President Obama told a crowd in Chattanooga, Tenn., Tuesday that "because no one who works full-time in America should have to live in poverty, I will keep making the case that we need to raise a minimum wage that in real terms is lower than it was when Ronald Reagan took office."
There are many things wrong with that statement, starting with the implication that the typical minimum-wage earner is supporting a family of four. In fact, most minimum-wage earners are young, part-time workers who aren't poor. According to federal data, their average family income is more than $53,000 a year.
But what's also striking about the president's argument is how long proponents of the minimum wage have been making it, and how long noted economists have been telling those proponents that it's a bad idea. Back in 1946, George Stigler, whom Milton Friedman called "one of the great economists of the twentieth—or any other—century," addressed Mr. Obama's statement 67 years before the president would utter it.
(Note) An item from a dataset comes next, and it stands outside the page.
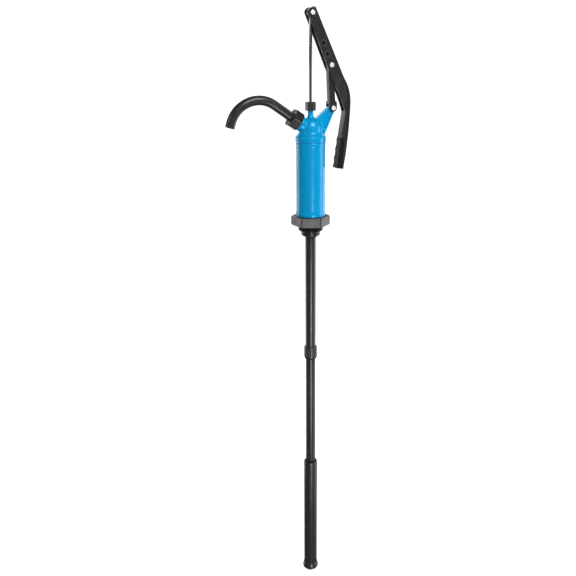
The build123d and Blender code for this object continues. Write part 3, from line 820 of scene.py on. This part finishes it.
spout_end = straight_length + bend_length + outlet_length
row_gap = 3.0
outer = [(spout_radius, spout_collar)]
outer += rows_between(spout_radius, 6.0, spout_end - 2.0, row_gap)
outer += [
    (spout_radius - 0.05, spout_end - 1.2),
    (spout_radius - 0.4, spout_end - 0.5),
    (spout_radius - 1.0, spout_end - 0.1),
    (spout_radius - 1.4, spout_end),
]
inner = [(spout_bore + 0.5, spout_end - 0.1), (spout_bore + 0.1, spout_end - 0.5)]
inner += rows_between(spout_bore, spout_end - 2.0, 0.0, row_gap)
collar = [(spout_collar_radius, 0.0), (spout_collar_radius, spout_collar)]
place("spout_tube", turned("spout_tube", outer + inner + collar, spout_axis, 64), "spout")

union_flats = 41.0
union_low = 36.7
union_high = 58.7
union_chamfer = 1.2
union_bore = 16.6
union_floor = union_high - 4.4
dish_floor = union_high - 0.8
lip_top = union_high - 0.2
spout_hole = spout_radius + 0.05
union_axis = straight(port_start - port_way * port_seat * mm, port_way, across)
union_profile = hex_profile(union_flats, union_low, union_high, union_chamfer, union_bore)[:-1]
union_profile += [
    (17.5, union_high),
    (16.8, dish_floor),
    (12.0, dish_floor),
    (11.6, lip_top),
    (spout_hole, lip_top),
    (spout_hole, union_floor),
    (union_bore, union_floor),
]
union_mesh = turned("union_hexagon", union_profile, union_axis, 180, hexagon(union_flats))
place("union_hexagon", union_mesh, "union_nut")

# ---------------------------------------------------------------- lever, grip and link
refined("lever_body", "lever_arm", 0.9)
refined("grip_body", "grip_pad", 1.2)

# Raised rims round the lever's two spare holes, in a paler black that is a painted highlight; distances are from
# its rod pivot.
spare_holes = (71.0, 97.4)
hole_rim_radius = 6.5
hole_rim_half_width = 1.1
hole_rim_face = 10.8
hole_rim_half_height = 0.9
hole_rim_points = 12
hole_rim_turns = [2 * pi * i / hole_rim_points for i in range(hole_rim_points)]
hole_rim_profile = [
    (hole_rim_radius + hole_rim_half_width * cos(turn), hole_rim_face + hole_rim_half_height * sin(turn))
    for turn in hole_rim_turns
]
cheek_way = (link_pivot - rod_pivot).normalized()
for number, distance in enumerate(spare_holes, start=1):
    for side, way in (("near", -across), ("far", across)):
        at = straight(rod_pivot + cheek_way * distance * mm, way, handle_side)
        name = f"spare_hole_{number}_ring_{side}"
        ring = place(name, turned(name, hole_rim_profile, at, 64), "lever_arm", stands_for=False)
        # each rim takes the paler black whose pale colour is a painted highlight
        ring.data.materials[0] = painted_highlight_black
refined("link_body", "link", 0.8)


# ---------------------------------------------------------------- bolts and nuts
bolt_flats = 10.0
bolt_turn = radians(12.0)
shank_radius = 3.0
shank_chamfer = 0.6
washer_radius = 4.7
washer_height = 0.35
head_chamfer = 0.9
dish_rim = 3.9
dish_radius = 2.9
dish_depth = 0.9
nut_bore_radius = shank_radius + 0.05
nut_bore_chamfer = 0.5
screw_tip = 8.1
screw_head = 4.2


def head_profile(face, top):
    """Hexagon head or nut on a face: washer ring, chamfered hexagon and the rim of its top."""
    profile = [(washer_radius, face), (washer_radius, face + washer_height)]
    profile += hex_profile(bolt_flats, face + washer_height, top, head_chamfer, 0.0)[1:-1]
    return profile + [(dish_rim, top)]


def dish(top):
    """Shallow dish in the top of a head, down to the axis."""
    return [(dish_radius, top - dish_depth), (0, top - dish_depth)]


def fastener(name, node, way, profile):
    """A bolt, screw or nut on its node's own axis; heights run outwards along way from Y = 0."""
    low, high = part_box(node)
    centre = Vector(((low.x + high.x) / 2, 0, (low.z + high.z) / 2))
    mesh = turned(name, profile, straight(centre, way, handle_side), 96, hexagon(bolt_flats, bolt_turn))
    return place(name, mesh, node)


for label in ("lever_pivot", "bracket"):
    bolt_low, bolt_high = size(f"{label}_bolt")
    nut_low, nut_high = size(f"{label}_nut")
    head_top = -bolt_low.y
    clamp_face = nut_low.y
    nut_top = nut_high.y
    shank = [
        (0, -bolt_high.y),
        (shank_radius - shank_chamfer, -bolt_high.y),
        (shank_radius, shank_chamfer - bolt_high.y),
        (shank_radius, clamp_face),
    ]
    bolt_profile = shank + head_profile(clamp_face, head_top) + dish(head_top)
    fastener(f"{label}_bolt_body", f"{label}_bolt", -across, bolt_profile)
    nut_bore = [
        (shank_radius + nut_bore_chamfer, nut_top),
        (nut_bore_radius, nut_top - nut_bore_chamfer),
        (nut_bore_radius, clamp_face),
    ]
    nut_profile = head_profile(clamp_face, nut_top) + nut_bore
    fastener(f"{label}_nut_body", f"{label}_nut", across, nut_profile)

screw_top = size("link_pivot_screws")[1].y
screw_face = screw_top - screw_head
screw_profile = [(0, screw_tip), (shank_radius, screw_tip), (shank_radius, screw_face)]
screw_profile += head_profile(screw_face, screw_top) + dish(screw_top)
for label, way in (("near", -across), ("far", across)):
    fastener(f"link_pivot_screw_{label}", "link_pivot_screws", way, screw_profile)

# ---------------------------------------------------------------- stage and lights
stage_material, _, stage_surface = material("stage", (0.9, 0.9, 0.9), 0.9)
stage_surface.inputs["Specular IOR Level"].default_value = 0.0
stage_surface.inputs["Emission Color"].default_value = (1.0, 1.0, 1.0, 1.0)
stage_surface.inputs["Emission Strength"].default_value = 1.0
stage_reach = 6.0
stage_rise = 6.0
stage_segments = 64
floor_gap = 0.0006
floor_level = cad_box[0].z - floor_gap


def stage_piece(name, rings):
    """A piece of the pale stage that only the camera sees.

    One ring of (radius, height) is filled as a disc, and several are joined into a wall.
    """
    work = bmesh.new()
    turns = [2 * pi * i / stage_segments for i in range(stage_segments)]
    rows = []
    for radius, height in rings:
        rows.append([work.verts.new((radius * cos(turn), radius * sin(turn), height)) for turn in turns])
    for i in range(stage_segments):
        for first, second in zip(rows, rows[1:]):
            work.faces.new((first[i - 1], first[i], second[i], second[i - 1]))
    if len(rings) == 1:
        work.faces.new(rows[0])
    mesh = bpy.data.meshes.new(name)
    work.to_mesh(mesh)
    work.free()
    mesh.materials.append(stage_material)
    piece = bpy.data.objects.new(name, mesh)
    bpy.context.scene.collection.objects.link(piece)
    piece.visible_diffuse = False
    piece.visible_glossy = False
    piece.visible_shadow = False


stage_piece("floor", [(stage_reach, floor_level)])
stage_piece("backdrop", [(stage_reach, floor_level), (stage_reach, stage_rise)])

world = bpy.data.worlds.new("studio")
world.use_nodes = True
ambient = world.node_tree.nodes["Background"]
ambient.inputs["Color"].default_value = (1.0, 1.0, 1.0, 1.0)
ambient.inputs["Strength"].default_value = 0.12
bpy.context.scene.world = world
bpy.context.scene.view_settings.view_transform = "Standard"


def around(turn, reach, height):
    """A point round the pump, at a turn in degrees to the right of the camera."""
    angle = camera_turn - radians(turn)
    return Vector((-sin(angle) * reach, -cos(angle) * reach, height))


def softbox(name, turn, reach, height, width, tall, power, target):
    """A soft rectangular studio light that faces the pump axis at a target height."""
    light = bpy.data.lights.new(name, "AREA")
    light.shape = "RECTANGLE"
    light.size = width
    light.size_y = tall
    light.energy = power
    lamp = bpy.data.objects.new(name, light)
    bpy.context.scene.collection.objects.link(lamp)
    lamp.visible_camera = False
    aim(lamp, around(turn, reach, height), (0, 0, target))


softbox("strip", turn=17, reach=2.2, height=-1.2, width=0.32, tall=1.3, power=35.0, target=-1.2)
softbox("key", turn=30, reach=1.5, height=1.65, width=0.95, tall=0.95, power=36.0, target=0.25)
softbox("left_fill", turn=-60, reach=2.0, height=1.0, width=0.6, tall=0.6, power=5.0, target=0.3)
softbox("left_side", turn=-118, reach=1.5, height=-0.6, width=0.8, tall=2.0, power=12.0, target=-0.6)
softbox("left_wrap", turn=-160, reach=1.5, height=0.1, width=0.8, tall=2.6, power=14.0, target=0.0)
softbox("right_side", turn=95, reach=1.6, height=-0.7, width=0.8, tall=2.6, power=15.0, target=-0.7)
softbox("right_wrap", turn=136, reach=1.5, height=0.1, width=0.7, tall=2.6, power=14.0, target=0.0)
"The minimum wage provisions of the FLSA of 1938"—a reference to the Fair Labor Standards Act, which established a national minimum wage—"have been repealed by inflation," wrote Stigler. "Many voices are now taking up the cry for a higher minimum." Stigler, who would win the Nobel Prize for Economics in 1982, continued: "The popular objective of minimum wage legislation—the elimination of extreme poverty is not seriously debatable. The important questions are rather (1) Does such legislation diminish poverty? and (2) Are there efficient alternatives? The answers are, if I am not mistaken, unusually definite for questions of economic policy. If this is so, these answers should be given. Some readers will probably know my answers already ("no" and "yes," respectively); it is distressing how often one can guess the answer given to an economic question merely by knowing who asks it. But my personal answers are unimportant; the arguments on which they rest are."
There continue to be better alternatives to minimum-wage increases, such as the Earned Income Tax Credit, if the goal is to help the poor. But then, his rhetoric notwithstanding, Mr. Obama isn't pushing for a higher minimum wage to help alleviate poverty. He's advocating it, first and foremost, in deference to Big Labor. Unions like minimum-wages because they price people out of the labor force, and fewer workers means higher wages for their members. As Thomas Sowell, a student of Stigler's at the University of Chicago, writes in "Basic Economics," "Just as businesses seek to have government impose tariffs on imported goods that compete with their products, so labor unions use minimum wage laws as tariffs to force up the price of non-union labor that competes with their members for jobs."
Mr. Obama wants a higher minimum wage because that's what a key Democratic special interest wants. The impact on the poor is at best a secondary concern.